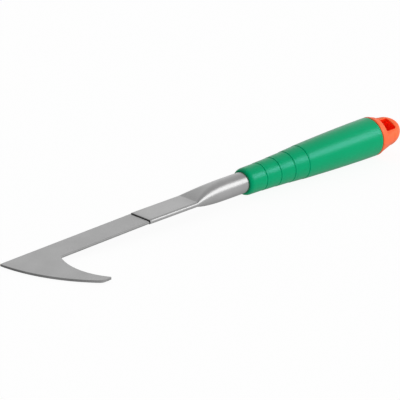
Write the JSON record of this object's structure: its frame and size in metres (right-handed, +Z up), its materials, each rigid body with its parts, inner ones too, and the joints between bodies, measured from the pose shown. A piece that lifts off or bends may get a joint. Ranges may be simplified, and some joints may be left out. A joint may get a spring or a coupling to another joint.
{
  "type": "hand patio knife",
  "caption": "Hand weeding knife for paving joints: hooked sheet-steel blade in a flattened steel tube, moulded grip, end cap with a hanging hole.",
  "frame": {"origin": "on the ground plane under the middle of the tool's bounding box, the tool lying at rest", "axes": "+X along the tool from blade tip towards the end cap, +Z up; the hook reaches towards -Y"},
  "size_m": [0.3834, 0.0766, 0.0311],
  "materials": {
    "blade_steel": "bead-blasted and lacquered, satin grey",
    "shank_steel": "zinc plated, satin",
    "grip_plastic": "fine moulded texture, semi-matt green",
    "cap_plastic": "smooth moulded, semi-matt orange"
  },
  "bodies": {
    "root": {"blade": "blade_steel", "shank_tube": "shank_steel", "grip": "grip_plastic", "end_cap": "cap_plastic"}
  },
  "joints": []
}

**THE TASK**:
Please quote the data above in full, with no line missing.

**WRITTEN REPLY**:
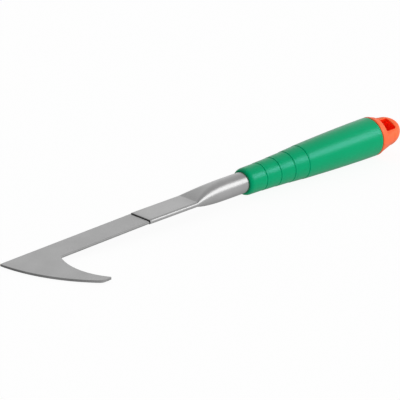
Write the JSON record of this object's structure: its frame and size in metres (right-handed, +Z up), its materials, each rigid body with its parts, inner ones too, and the joints between bodies, measured from the pose shown. A piece that lifts off or bends may get a joint. Ranges may be simplified, and some joints may be left out. A joint may get a spring or a coupling to another joint.
{
  "type": "hand patio knife",
  "caption": "Hand weeding knife for paving joints: hooked sheet-steel blade in a flattened steel tube, moulded grip, end cap with a hanging hole.",
  "frame": {"origin": "on the ground plane under the middle of the tool's bounding box, the tool lying at rest", "axes": "+X along the tool from blade tip towards the end cap, +Z up; the hook reaches towards -Y"},
  "size_m": [0.3834, 0.0766, 0.0311],
  "materials": {
    "blade_steel": "bead-blasted and lacquered, satin grey",
    "shank_steel": "zinc plated, satin",
    "grip_plastic": "fine moulded texture, semi-matt green",
    "cap_plastic": "smooth moulded, semi-matt orange"
  },
  "bodies": {
    "root": {"blade": "blade_steel", "shank_tube": "shank_steel", "grip": "grip_plastic", "end_cap": "cap_plastic"}
  },
  "joints": []
}